In the next stanza of the poem Sylvia explains how she has no influences in her life, especially in the way of religion. “God topples from the sky, hell’s fire fade:” God and Satan have no meaning in her life. “Exit Seraphim and Satan’s men:” These beliefs, good or bad, have left her life. She has been left alone to decide her fate. Sylvia is pointing out that she has nothing to life for and even worse nothing to gain from ending her own life. “I shut my eyes and all the world drops dead.” This line represents suicide. This is saying that she is not wanting to die to be with God or to be in Hell.
Sylvia wished that she would eventually overcome her depression and grow out of the despair she was living in. “I fancied you’d return the way you said, but I grow old and I forget your name.” But in fact, her longing and search for her happiness had driven her insane. She had been lost for so long that she didn’t remember what it was like to truly be happy so therefore she would never be able to identify it if she were to regain control of her life. Once again the line, “(I think I made you up inside my head)” is referring to the state of insanity that Sylvia Plath had driven herself into.

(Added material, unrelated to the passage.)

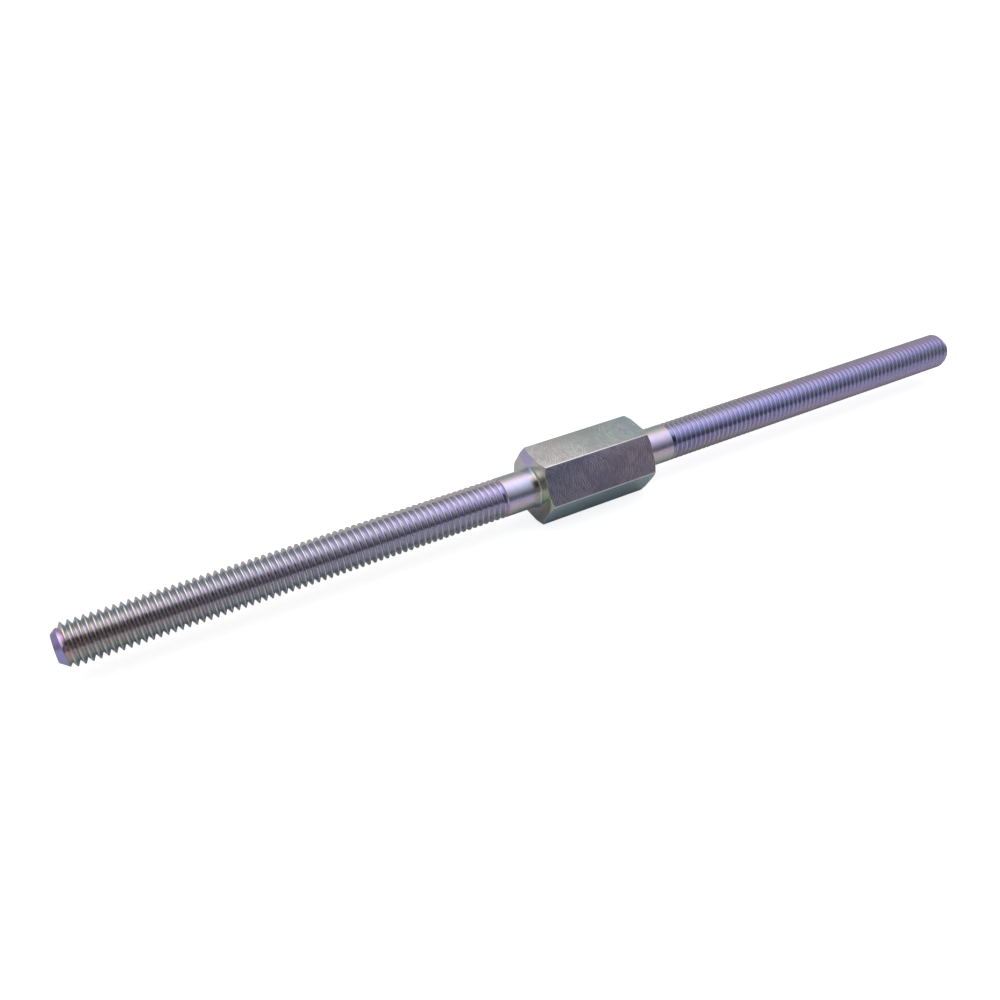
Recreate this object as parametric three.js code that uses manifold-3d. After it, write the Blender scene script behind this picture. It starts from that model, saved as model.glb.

Finally, in the last section of the poem, Sylvia states “I should have loved a thunderbird instead, at least when spring comes they roar back again.” With this statement she is blaming herself for wanting and in the end actually having a love for something that was impossible for her to obtain. She feels that she should have been like the rest of the world and chose something materialistic to long for such as a thunderbird sports car. In this case, people put these cars away for the winter but she would have the reassurance that her happiness, her love would always be there to come back to her. The two repetitious lines are seen here to end the poem. “I shut my eyes and all the world drops dead, (I think I made you up inside my head)”
This time these lines are seen in the same stanza when before the line containing death was seen after an idea of despair and the line about imagination was seen in the stanzas that dealt with how her life should have been. The line, “(I think I made you up inside my head)”, is written in parentheses, so therefore is something Sylvia is just realizing herself but does not want believe it as being true. So, in combining these two lines, Sylvia is making a bold statement that in committing suicide she would be able to escape the reality of never being able to find true happiness in living. The title “Mad Girl’s Love Song”, when looked after analyzing the poem, is quite clear. It is saying that the love for her happiness drove her to insanity.